In 1962, after the Federal Communications Commission (FCC) ruled that central and western Kansas was part of the Wichita market, Central Kansas Television purchased KARD (channel 3, now KSNW) in that city and merged it with KCKT, KGLD and KOMC-TV (channel 8). The three stations relayed NBC programming throughout central and western Kansas. The Tri-Circle Network changed its name to the "Kansas State Network" a few years later, with KARD serving as the flagship of the new four-station regional network. During the 1960s and 1970s, KCKT relayed its programming on K74CN (channel 74), later changed to K18AA (channel 18) in Salina.
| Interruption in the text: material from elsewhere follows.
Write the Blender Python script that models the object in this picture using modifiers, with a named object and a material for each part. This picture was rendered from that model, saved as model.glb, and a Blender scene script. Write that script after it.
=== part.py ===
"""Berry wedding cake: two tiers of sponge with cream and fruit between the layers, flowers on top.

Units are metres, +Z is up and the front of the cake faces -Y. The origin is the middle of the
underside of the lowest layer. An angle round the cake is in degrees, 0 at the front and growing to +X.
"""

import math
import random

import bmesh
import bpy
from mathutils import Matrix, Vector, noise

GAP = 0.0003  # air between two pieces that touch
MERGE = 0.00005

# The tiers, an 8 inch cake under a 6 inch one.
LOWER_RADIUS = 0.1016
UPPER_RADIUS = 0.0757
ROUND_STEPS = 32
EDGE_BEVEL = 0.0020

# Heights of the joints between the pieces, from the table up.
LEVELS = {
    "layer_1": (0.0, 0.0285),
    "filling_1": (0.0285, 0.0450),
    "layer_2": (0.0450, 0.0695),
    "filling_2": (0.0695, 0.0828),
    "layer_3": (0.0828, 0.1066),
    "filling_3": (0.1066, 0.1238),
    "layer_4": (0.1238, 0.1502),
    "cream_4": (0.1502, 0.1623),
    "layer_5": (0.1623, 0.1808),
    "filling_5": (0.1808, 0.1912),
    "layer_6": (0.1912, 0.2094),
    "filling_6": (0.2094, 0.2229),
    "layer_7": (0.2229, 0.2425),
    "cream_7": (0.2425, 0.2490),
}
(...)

The station changed its call letters to KSNC on August 16, 1982, as part of an effort to help viewers think of the four stations as part of one large network. In 1988, the KSN stations were acquired by SJL Broadcast Management. The stations were then sold to Lee Enterprises in 1995. Emmis Communications bought most of Lee Enterprises' television properties in 2000. Montecito Broadcast Group, a newly formed partnership between SJL and the private equity firm Blackstone Group, acquired the KSN stations from Emmis on January 27, 2006.
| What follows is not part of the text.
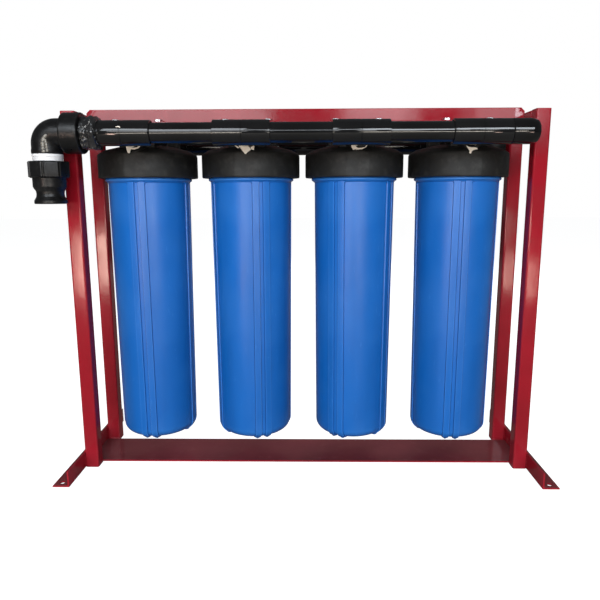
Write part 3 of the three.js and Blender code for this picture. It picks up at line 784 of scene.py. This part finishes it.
# Loose ends of thread tape hanging at the front ports: corners as (x, z) from the port axis.
TAPE = {
    1: [
        [(-12, -15), (-7, -14), (-3, -19), (-4, -23), (-6, -28), (-9, -28), (-11, -23)],
        [(-4, -18), (2, -19), (8, -18), (14, -14), (15, -15), (9, -20), (2, -22), (-4, -21)],
    ],
    2: [
        [(-13, -16), (-8, -21), (-5, -25), (0, -31), (4, -27), (10, -23), (7, -19), (3, -16)],
        [(-20, -16), (-15, -16), (-9, -21), (-14, -20)],
        [(9, -19), (16, -16), (15, -24), (10, -23)],
    ],
    3: [
        [(-13, -16), (-6, -16), (-4, -19), (-1, -21), (-2, -24), (-6, -23), (-9, -25), (-11, -21)],
        [(-2, -21), (5, -21), (11, -20), (14, -16), (15, -18), (11, -21), (6, -23), (-2, -24)],
    ],
    4: [
        [(-11, -17), (-6, -20), (-1, -21), (4, -21), (9, -22), (9, -24), (4, -25), (0, -27),
         (-2, -32), (-5, -30), (-4, -27), (-7, -23)],
    ],
}


def scraps(number, x):
    """Tape scraps hanging in front of one cap's port."""
    shapes = []
    y = box(f"cap_{number}")[0].y - 0.6
    for index, corners in enumerate(TAPE[number]):
        loop = rounded(corners, 1.2, 2, closed=True)
        front, back = [], []
        for px, pz in loop:
            curl = 1.3 * noise.noise(Vector((px * 0.16 + number * 3.1, pz * 0.2, index)))
            front.append((x + px, y - 0.9 + curl, AXIS_Z + pz))
            back.append((x + px, y - 0.3 + curl, AXIS_Z + pz))
        shapes.append(loft([np.array(front), np.array(back)]))
    place(f"tape_scrap_{number}", make_mesh("tape_scrap", join(*shapes), 50), "stand",
          "thread_tape", ())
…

On July 24, 2007, Montecito announced the sale of its four stations (KSNW, KHON-TV in Honolulu, KOIN in Portland, Oregon, and KSNT in Topeka, as well as satellites of KSNW and KHON) to New Vision Television; the sale was finalized on November 1, 2007. On May 7, 2012, the LIN TV Corporation announced that it would acquire the New Vision Television station group, including KSNW and its four satellite stations, for $330.4 million and the assumption of $12 million in debt; the sale – which was approved by the FCC on October 2, and was completed 1 1/2 weeks later on October 12 – marked a re-entry into Kansas for LIN, which briefly owned the licenses of K30GD (channel 30, now KGBD-LD) and its translators K25CV (channel 25) and K20BU (channel 20, now K38GH-D on channel 38), low-power repeaters of Wichita ABC affiliate KAKE-TV (channel 10), in 2000, before selling them to Benedek Broadcasting shortly after the purchase was finalized.
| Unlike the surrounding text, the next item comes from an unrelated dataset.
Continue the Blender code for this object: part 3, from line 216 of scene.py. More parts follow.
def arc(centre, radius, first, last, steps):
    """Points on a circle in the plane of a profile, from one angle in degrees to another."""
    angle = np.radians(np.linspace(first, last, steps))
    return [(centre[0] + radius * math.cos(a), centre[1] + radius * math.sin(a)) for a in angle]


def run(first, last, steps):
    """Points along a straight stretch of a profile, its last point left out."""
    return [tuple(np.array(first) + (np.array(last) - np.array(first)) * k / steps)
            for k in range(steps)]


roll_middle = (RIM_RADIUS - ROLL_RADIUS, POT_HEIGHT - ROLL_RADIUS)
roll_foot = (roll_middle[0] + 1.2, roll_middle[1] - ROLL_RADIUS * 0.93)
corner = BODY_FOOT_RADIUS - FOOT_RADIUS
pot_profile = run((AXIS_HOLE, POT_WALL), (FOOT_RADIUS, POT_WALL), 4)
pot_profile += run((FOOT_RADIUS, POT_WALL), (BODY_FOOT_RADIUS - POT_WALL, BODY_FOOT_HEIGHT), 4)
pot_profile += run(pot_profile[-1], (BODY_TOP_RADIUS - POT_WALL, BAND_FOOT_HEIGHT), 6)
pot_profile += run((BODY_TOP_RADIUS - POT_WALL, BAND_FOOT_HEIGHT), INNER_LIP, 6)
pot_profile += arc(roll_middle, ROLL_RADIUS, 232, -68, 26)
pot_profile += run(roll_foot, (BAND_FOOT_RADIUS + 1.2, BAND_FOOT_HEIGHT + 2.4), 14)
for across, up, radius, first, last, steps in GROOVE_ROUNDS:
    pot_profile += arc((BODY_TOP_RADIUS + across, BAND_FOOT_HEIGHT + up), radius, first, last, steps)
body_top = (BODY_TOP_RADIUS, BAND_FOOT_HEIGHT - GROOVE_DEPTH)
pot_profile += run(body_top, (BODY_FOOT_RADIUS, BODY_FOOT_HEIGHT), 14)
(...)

On March 21, 2014, Media General announced that it would purchase LIN Media and its stations, including KSNW, in a $1.6 billion merger – giving the station its sixth owner since 2000. Like the earlier acquisition of KSNW by LIN, this deal marked Media General's re-entry to the market, as it previously owned KBSH-TV (channel 7), a satellite of CBS affiliate KWCH-TV (channel 12), from 2000 to 2006. The merger was completed on December 19. On September 28, 2015, Nexstar Broadcasting Group announced it had offered to purchase Media General and its stations, including KSNW and its satellites. On January 27, 2016, Nexstar announced that it had reached an agreement to acquire Media General. The acquisition of KSNC and its other satellites by Nexstar reunited the stations with former satellite KSNF, whose ownership was split from the rest of the Kansas State Network in 1986. The deal was approved by the FCC on January 11, 2017, and it was completed on January 17, marking Nexstar's first entry into the Wichita market.

==Newscasts==

Channel 2 aired its own newscasts for many years. However, its local operations were progressively cut back from the mid-1980s onward. By the start of the 21st century, local news content had been reduced to inserts in KSNW's newscasts, and localized station identifications had been largely eliminated.

==Technical information==

===Subchannels===
The station's signal is multiplexed:

Subchannels of KSNC
| Channel | Res. | Short name | Programming |
| 2.1 | 1080i | KSNC-DT | NBC |
| 2.2 | T'mundo | Telemundo |
| 2.3 | 480i | ION | Ion |
| 2.4 | BUSTED | Busted |

===Analog-to-digital conversion===
KSNC shut down its analog signal, over VHF channel 2, on October 1, 2008. The station's digital signal remained on its pre-transition UHF channel 22, using virtual channel 2.